In Iran, we are seeing the consolidation of a military dictatorship. Since the Iranian revolution of 1979, the nation's clerical leaders have had a military arm — the Revolutionary Guard Corps — that has acted as their ideological enforcers. It polices Tehran, organizes paramilitary forces, effectively runs Iranian elections, dominates large sectors of the economy, operates missile systems, directs Iran's international support for terrorism, controls Iran's chemical and biological weapons, and would be in charge of an Iranian nuclear bomb. Ahmadinejad and many other leaders are former Guard officers.

But in reaction to mass protests after the fraudulent presidential election in June, the Guard's control has expanded comprehensively. Supreme Leader Ayatollah Ali Khamenei recently reorganized Iran's intelligence services to give the Guard the lead role — clearly fearful that the regular intelligence agencies were unreliable. The Guard has assumed greater power over Iranian media. It is increasing Internet censorship and placing militia instructors in elementary schools. Experts on Iran now debate whether the Guard is fully under Khamenei's control or whether it may be beyond all control.

Iran's theocracy has become a military junta with a veneer of religion. There are fatigues beneath the robes. On the nuclear issue, the main question is: Does this regime believe that nuclear weapons will help ensure its survival? There is every reason to believe that it does. As the disorders since June revealed the regime's vulnerability, it has sped up its nuclear program. Drained of legitimacy and fearing a color revolution, Iran's military government seems to believe that the bomb will confer influence and permanence. It is not an irrational calculation.

In this light, Obama's policy of setting deadlines for cooperation that are violated with impunity, and continually extending the hand of engagement after it is slapped again and again, is both weak and irrelevant. But the alternatives are not easy or obvious. The crippling economic isolation of Iran is worth trying, again. But it would require a number of unreliable nations to sacrifice large economic interests in Iran — something they have been unwilling to do before. Direct military options are uncertain and opposed by the military itself. It is difficult to imagine Obama, the Great Deliberator, taking actions that George W. Bush concluded were too risky.

But the security implications of a nuclear Iran could be greater than failure in Afghanistan. Iran is an unstable revolutionary power with global ambitions and terrorist ties. Nuclear proliferation does not get more dangerous than this.

There is, however, an untried option. So far, President Obama has seemed to view Iran's ongoing democratic uprising as a pesky obstacle to engagement. The administration has reduced funding for human rights programs in Iran and looked the other way as exiled opponents of the Iranian regime have been attacked within Iraq.
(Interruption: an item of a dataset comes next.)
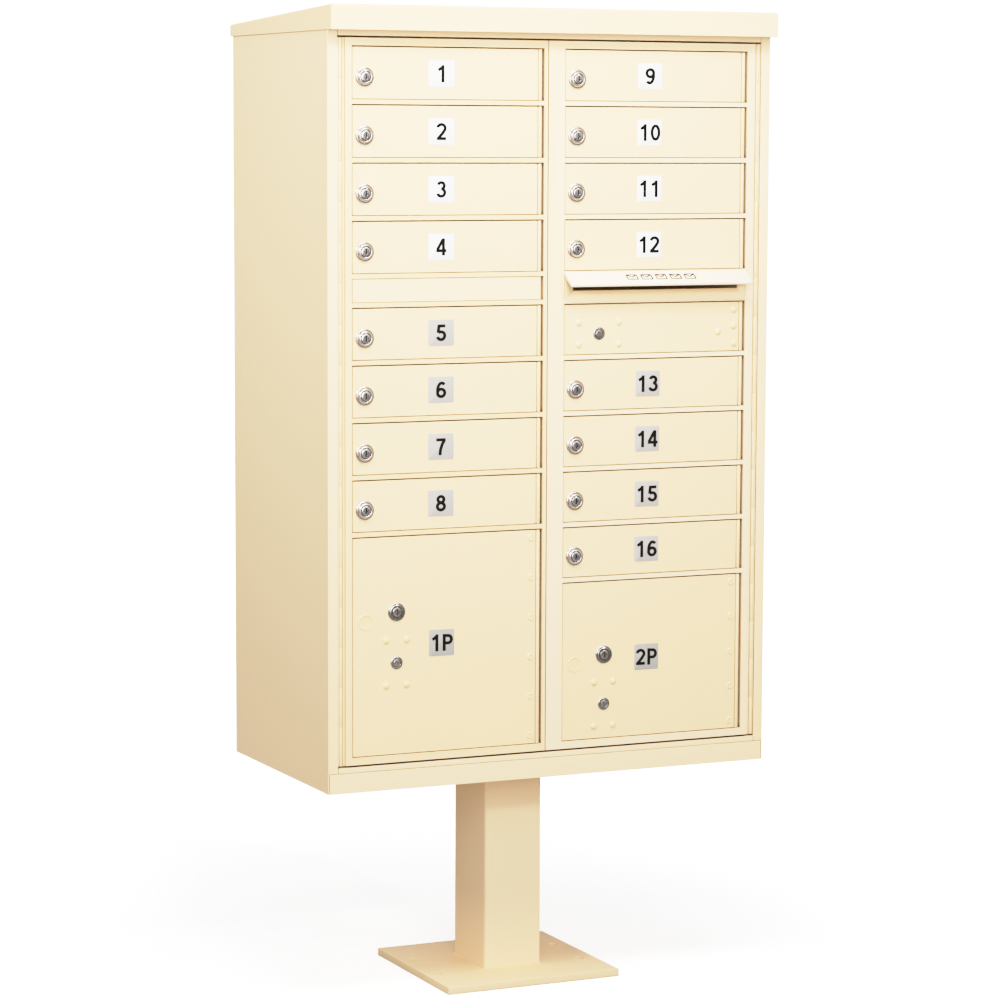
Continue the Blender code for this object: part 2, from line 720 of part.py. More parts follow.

In addition to serious economic and military pressure, Obama could try the strategy the Iranian regime most fears: supporting, overtly and covertly, the democratic resistance against military rule. Not out of idealism, but realism. It would be a source of leverage on the Iranian regime, at a time when American leverage is limited. And it might hasten the return of civilian control in Iran, so that America would actually have a negotiating partner.